Com o advento da Constituição Federal de 1988 a esfera municipal destacou-se como espaço privilegiado de participação e controle social, consolidando-se uma nova forma de organização político-administrativa ao facultar-se a descentralização dos assuntos de interesse local, sob a forma de democracia participativa. Nesta organização democrática participativa é imprescindível a afirmação da emancipação social local (empoderamento), que possibilita que a atuação seja horizontalizada em rede, pois na predominância de decisões coativas não há espaço para a manifestação de vontade dos atores sociais.  

Nesse sentido, Pereira (apud COSTA e HERMANY, 2009, p. 31) ensina que:

Empoderamento significa em geral a ação coletiva desenvolvida pelos indivíduos quando participam de espaços privilegiados de decisões, de consciência social dos direitos sociais. Essa consciência ultrapassa a tomada de iniciativa individual de conhecimento e superação de uma situação particular (realidade) em que seencontra, até atingir a compreensão de teias complexas de relações sociais que informam contextos econômicos e políticos mais abrangentes. O empoderamento possibilita tanto a aquisição da emancipação individual, quanto a consciência coletiva necessária para a superação da "dependência social e dominação política.

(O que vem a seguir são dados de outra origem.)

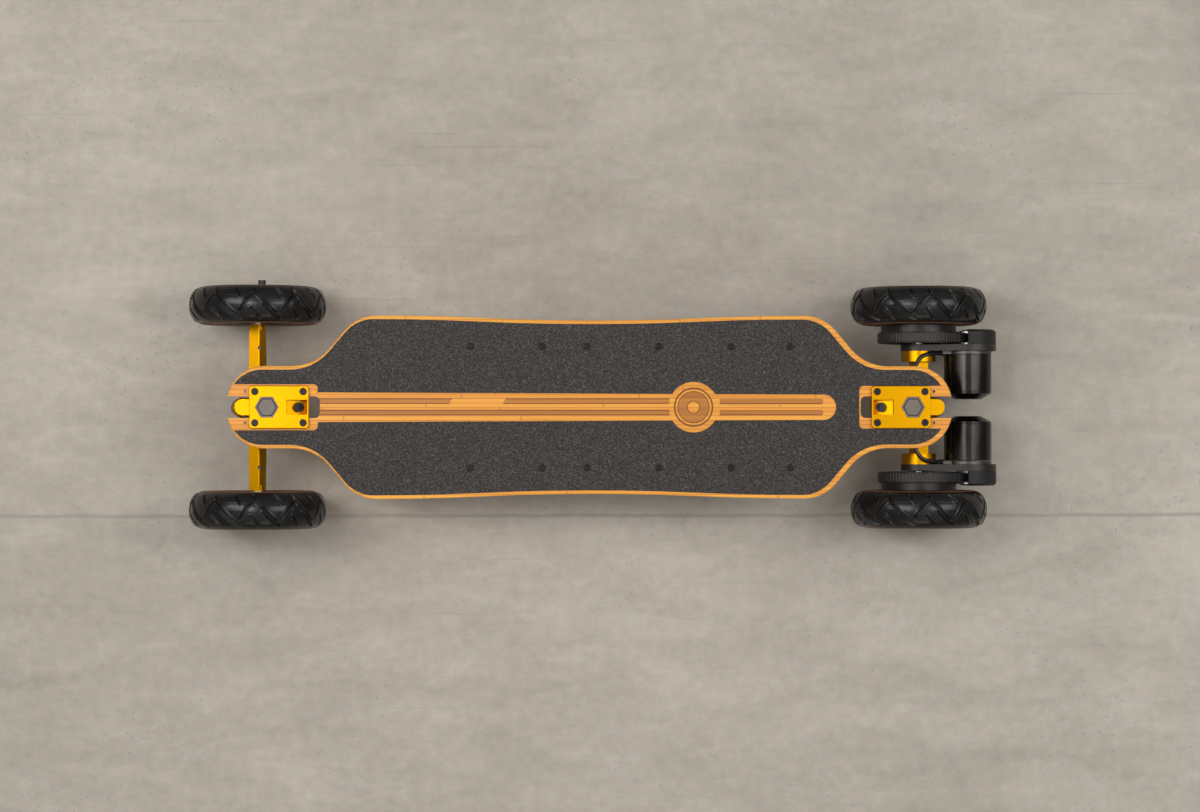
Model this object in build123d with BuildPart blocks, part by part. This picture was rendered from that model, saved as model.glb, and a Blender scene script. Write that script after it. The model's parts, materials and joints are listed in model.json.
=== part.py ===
from math import acos, asin, atan2, cos, degrees, pi, radians, sin, sqrt, tan
import os

from build123d import *

os.makedirs("parts", exist_ok=True)

# ---------------------------------------------------------------------------
# Driving dimensions, millimetres.
# Row frame: +X towards the tail (the driven end), +Y to the left side, +Z up.
# The wheels stand on Z = 0 and the origin is below the middle of the whole
# board, so the middle of the deck lies a little ahead of it, at X0.
# ---------------------------------------------------------------------------
X0 = -7.0                 # middle of the deck
WHEELBASE = 890.0         # axle to axle
TYRE_R = 91.0
TYRE_HALF = 25.0          # half width at the widest point of the sidewall
WHEEL_Y = 136.7           # centre plane of a wheel
AXLE_Z = TYRE_R

DECK_BOTTOM = 144.0
DECK_T = 12.0
DECK_TOP = DECK_BOTTOM + DECK_T
TAPE_T = 1.0
SLOT_HALF = 14.5          # slot in nose and tail, open at the end
SLOT_INNER = 358.5

PLATE_X = 412.0           # centre of each truck plate, from the deck's middle
PLATE_L, PLATE_W, PLATE_T = 78.5, 56.4, 5.0
PLATE_TOP = DECK_TOP + PLATE_T
TRUCK_BOLT_X, TRUCK_BOLT_Y = 63.5, 41.3   # standard truck bolt rectangle
DECK_SCREW_X = (-160.0, -64.7, -5.0, 90.0, 186.0, 264.5)
DECK_SCREW_Y = 80.5

RAKE = 20.0               # slope of both steering axes, degrees
RING_U, RING_Z = -15.95, 123.5   # middle of the upper ring, from the plate
CP, SP = cos(radians(RAKE)), sin(radians(RAKE))
Q2 = -47.3                # lower steering axis, measured along the kingpins
P_AXLE = 34.9             # wheel axle, measured along the steering axis
P_K2 = 55.1               # lower kingpin, measured along the steering axis
KP_R = 5.0                # kingpin shank
RING_T = 9.0
CUP_R, NOSE_R = 8.5, 5.0
RUN = 0.05                # radial running clearance

AXLE_R = 6.0
BEARING_R = 14.0
BEARING_W = 8.0

PITCH = 5.0               # belt pitch
TEETH_WHEEL, TEETH_MOTOR = 68, 16
MOTOR_C = 66.7            # motor shaft behind the wheel axle
TIP_WHEEL = TEETH_WHEEL * PITCH / (2 * pi) - 0.5715
TIP_MOTOR = TEETH_MOTOR * PITCH / (2 * pi) - 0.5715
BELT_IN, BELT_OUT = 86.5, 101.5           # belt edges, |Y|
MOTOR_R = 32.0

ENDS = {"front": -1, "rear": 1}
SIDES = {"left": 1, "right": -1}


# ---------------------------------------------------------------------------
# Planes. Each truck is laid out in (p, q): p along its steering axis,
# outwards and up, q along its kingpins, up. s is -1 in front, 1 behind.
# ---------------------------------------------------------------------------
def spot(s, p, q):
    u = RING_U + CP * p - SP * q
    return (X0 + s * (PLATE_X + u), 0, RING_Z + SP * p + CP * q)


def uz(p, q):
    return (RING_U + CP * p - SP * q, RING_Z + SP * p + CP * q)


def a_dir(s):
    return (s * CP, 0, SP)


def k_dir(s):
    return (-s * SP, 0, CP)


def side_plane(s):
    """X is the distance outwards from the plate's centre, Y the height."""
    return Plane(origin=(X0 + s * PLATE_X, 0, 0), x_dir=(s, 0, 0), z_dir=(0, -s, 0))


def pq_plane(s):
    return Plane(origin=spot(s, 0, 0), x_dir=a_dir(s), z_dir=(0, -s, 0))


def k_plane(s, p, q):
    """Square to the kingpins, facing up along them."""
    return Plane(origin=spot(s, p, q), x_dir=a_dir(s), z_dir=k_dir(s))


def a_plane(s, p, q):
    """Square to the steering axis, facing outwards."""
    return Plane(origin=spot(s, p, q), x_dir=(0, 1, 0), z_dir=a_dir(s))


def y_plane(x, y, z, side):
    """Square to Y, facing away from the middle of the board."""
    return Plane(origin=(x, side * y, z), x_dir=(1, 0, 0), z_dir=(0, side, 0))


def wheel_x(end):
    return X0 + ENDS[end] * WHEELBASE / 2


def save(builder, name):
    builder.part.label = name
    export_step(builder.part, f"parts/{name}.step")


def tangent_outline(c, r1, r2):
    """Corner points of the two outer tangents of circles r1 at 0 and r2 at c."""
    a = acos((r1 - r2) / c)
    return [
        (r1 * cos(a), r1 * sin(a)),
        (c + r2 * cos(a), r2 * sin(a)),
        (c + r2 * cos(a), -r2 * sin(a)),
        (r1 * cos(a), -r1 * sin(a)),
    ]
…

Por meio da organização e associação entre os atores sociais criam-se possibilidades de emancipação e participação efetiva da comunidade no desenvolvimento da democracia representativa. Esta organização é essencial diante da tendência dos partidos políticos monopolizarem a ação política, implicando em uma composição de oligarquias a partir de comitês dirigentes altamente burocratizados e distantes dos anseios sociais. Além disso, há de se levar em conta ainda a forte presença do poder econômico e a influência de interesses de grupos específicos sobre os partidos políticos que acabam desfigurando a representação política e desviando-a bruscamente da vontade popular (BOBBIO, 2007).

A participação e controle social na gestão pública municipal está amparada em vários dispositivos constitucionais que visam ampliar o engajamento social na vida política mediante previsão de mecanismos que incentivem a democracia participativa. Dentre alguns destes mecanismos pode-se citar a utilização de plebiscitos, referendos e iniciativa popular no processo legislativo. Pode-se destacar também a participação dos trabalhadores e empregadores nos órgãos públicos que tratem dos direitos previdenciários e profissionais dos trabalhadores, a participação da comunidade na definição e controle de ações e políticas de saúde através de representantes da sociedade junto aos Conselhos de Saúde, às Conferências de Saúde e em geral nas agências reguladoras.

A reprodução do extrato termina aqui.